Text and images by Brian Wilensky.

The majority of the shows at Union Transfer are all ages. Sometimes that means dealing with some fifteen year old kid who will throw a fit when you move in front of him during the show. Or it means that kid is at that show with his old man and you’ll be honored to stand with him. His father that is.

The latter was the scene Saturday night when Dinosaur Jr. came back to town on the last stop of their North American tour. J Mascis, Lou Barlow and Emmett “Murph” Murphy were out supporting their latest album, I Bet on Sky, which put them on the younger generation’s map when Tim Heidecker made his appearance in the video for “Watch the Corners.”

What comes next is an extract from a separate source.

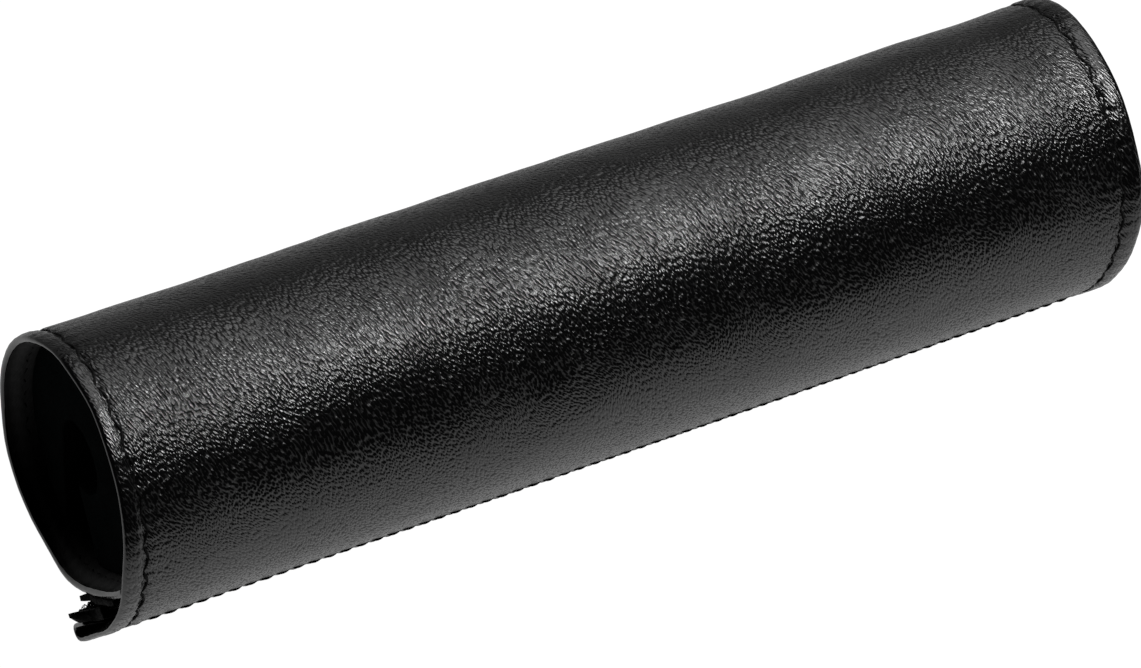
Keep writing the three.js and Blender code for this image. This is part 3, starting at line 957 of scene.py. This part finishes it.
# %% [markdown]
# The points come from numpy, where the sheet's own distances are known. They are handed to the tree as a
# mesh of loose points with two attributes, and what the tree makes of them replaces that mesh.

# %% Copy threads to points of the sheet
def bake_modifiers(target):
    """Replaces an object's mesh by what its modifiers make of it, and removes the modifiers."""
    graph = bpy.context.evaluated_depsgraph_get()
    mesh = bpy.data.meshes.new_from_object(target.evaluated_get(graph))
    target.modifiers.clear()
    target.data = mesh


def thread_points(s, x, depth, facing, turn):
    """Points at (s, x, depth) with their two directions. turn is the angle from +X towards growing s."""
    given = (np.asarray(values, float) for values in (s, x, depth, turn))
    s, x, depth, turn = (values.ravel() for values in np.broadcast_arrays(*given))
    normal_y, normal_z = read_trace(s)[2:]
    out = np.stack([np.zeros_like(s), normal_y, normal_z], axis=1) * facing
    run = np.stack([np.cos(turn), np.sin(turn) * normal_z, -np.sin(turn) * normal_y], axis=1)
    return place(s, x, depth), run, out


def copy_threads(name, groups, finish, **sizes):
    """One mesh of bent threads at all the points of some groups. Sizes are named as the tree's inputs."""
    places, runs, outs = (np.concatenate(parts) for parts in zip(*groups))
    mesh = bpy.data.meshes.new(name)
    mesh.from_pydata(places.tolist(), [], [])
    for label, values in (("run", runs), ("out", outs)):
        attribute = mesh.attributes.new(label, "FLOAT_VECTOR", "POINT")
        attribute.data.foreach_set("vector", values.astype(np.float32).reshape(-1))
    made = bpy.data.objects.new(name, mesh)
    bpy.context.scene.collection.objects.link(made)
    modifier = made.modifiers.new("threads", "NODES")
    modifier.node_group = BENT_THREADS
    wanted = {label.replace("_", " ").title(): value for label, value in sizes.items()} | {"Finish": finish}
    for socket in BENT_THREADS.interface.items_tree:
        if socket.in_out == "INPUT" and socket.name in wanted:
            modifier[socket.identifier] = wanted[socket.name]
    bake_modifiers(made)
    print(f"{name}: {len(places)} threads, {len(made.data.polygons)} faces")
    return made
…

But it’s cool to see the older guys in the crowd move rigidly at the waist and headbang with their entire neck to Dino Jr. classics like Bug’s “Freak Scene,” and even deeper cuts like Dinosaur’s “Forget the Swan.” It’s especially great standing next to a kid who’s likely his son, since he’s getting protected by that graying headbanger pushing kids back into the pit when they get near.

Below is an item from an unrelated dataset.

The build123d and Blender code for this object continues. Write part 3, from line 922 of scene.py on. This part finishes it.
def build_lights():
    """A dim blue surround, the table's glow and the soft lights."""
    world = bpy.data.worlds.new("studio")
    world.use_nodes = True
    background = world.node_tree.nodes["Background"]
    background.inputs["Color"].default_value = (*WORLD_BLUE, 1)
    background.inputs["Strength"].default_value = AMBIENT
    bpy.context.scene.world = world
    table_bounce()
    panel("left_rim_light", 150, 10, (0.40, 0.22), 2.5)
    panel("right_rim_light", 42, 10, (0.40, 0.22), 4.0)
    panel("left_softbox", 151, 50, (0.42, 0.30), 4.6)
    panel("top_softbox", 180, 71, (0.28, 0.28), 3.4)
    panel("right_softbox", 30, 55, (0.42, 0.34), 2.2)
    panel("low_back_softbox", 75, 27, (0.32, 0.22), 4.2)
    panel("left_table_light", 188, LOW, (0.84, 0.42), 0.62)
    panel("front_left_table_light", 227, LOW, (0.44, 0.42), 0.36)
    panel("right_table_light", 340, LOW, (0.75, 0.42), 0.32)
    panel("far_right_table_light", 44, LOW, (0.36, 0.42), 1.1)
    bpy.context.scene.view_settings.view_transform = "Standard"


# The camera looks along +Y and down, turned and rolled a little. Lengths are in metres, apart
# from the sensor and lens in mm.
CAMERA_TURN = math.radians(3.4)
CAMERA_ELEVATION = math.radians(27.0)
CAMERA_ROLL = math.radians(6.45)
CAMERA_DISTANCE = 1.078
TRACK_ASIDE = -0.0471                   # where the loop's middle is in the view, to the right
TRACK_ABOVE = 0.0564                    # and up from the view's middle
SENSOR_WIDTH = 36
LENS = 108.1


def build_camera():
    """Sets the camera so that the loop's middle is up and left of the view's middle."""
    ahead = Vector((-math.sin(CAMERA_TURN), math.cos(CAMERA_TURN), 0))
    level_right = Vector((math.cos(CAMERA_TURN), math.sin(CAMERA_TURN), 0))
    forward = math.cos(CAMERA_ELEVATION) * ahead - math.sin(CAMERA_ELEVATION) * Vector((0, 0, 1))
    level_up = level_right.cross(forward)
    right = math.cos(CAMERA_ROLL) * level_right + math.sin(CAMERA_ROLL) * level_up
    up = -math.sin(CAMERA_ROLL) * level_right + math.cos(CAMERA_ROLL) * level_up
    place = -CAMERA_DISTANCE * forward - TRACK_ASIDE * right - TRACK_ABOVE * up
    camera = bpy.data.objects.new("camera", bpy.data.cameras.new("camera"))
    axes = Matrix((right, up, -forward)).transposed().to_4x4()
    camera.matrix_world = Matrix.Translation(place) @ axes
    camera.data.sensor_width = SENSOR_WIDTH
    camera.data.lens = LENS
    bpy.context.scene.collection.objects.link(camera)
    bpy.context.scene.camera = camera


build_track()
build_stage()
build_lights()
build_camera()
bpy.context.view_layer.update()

Barlow sounded a bit like a dad in between songs too when he repeatedly told the youngsters in the crowd to be careful “slamdancing.” And maybe even dated himself when he said, “slamdancing.”

Do kids still call it that?

Besides, where’s the dancing these days? Everyone just bumps shoulders together in an alt/punk show pit in 2012. Those bridging the generation gap sang along with the hits, “Out There” and “Start Choppin,” from Where You Been, and of course “Feel the Pain,” from back in’94. They even played a song by Lou and Mascis’ first band, the hardcore driven Deep Wound. Actually they played it twice.

Sure, Barlow’s fatherly instincts dumped out a little. But Mascis, the brains behind it all, can still shred like he did before he turned into “J the Gray.” Since coming out of extinction three years ago, Dino Jr.’s kept alternative fuzz rock alive with their standout moments of solo-extending jams. Thanks for keeping the guitar solo alive, J.

Shearwater’s overly-romantic indie rock felt a bit shoegazey at times when they warmed up the crowd. It was ultimately driven by lead singer, Jonathan Meiburg’s coliseum-sized voice. However, in terms of size, Union Transfer’s stage looked to be a bit more than they were comfortable with, especially after their last Philly appearance was at Johnny Brenda’s.

Even though Barlow may sound like your father did when you were in high school and Mascis might look like the wise sage-like great grandfather you’ve only seen in photo albums, Dinosaur Jr. still rocks harder than most guys hitting the scene now.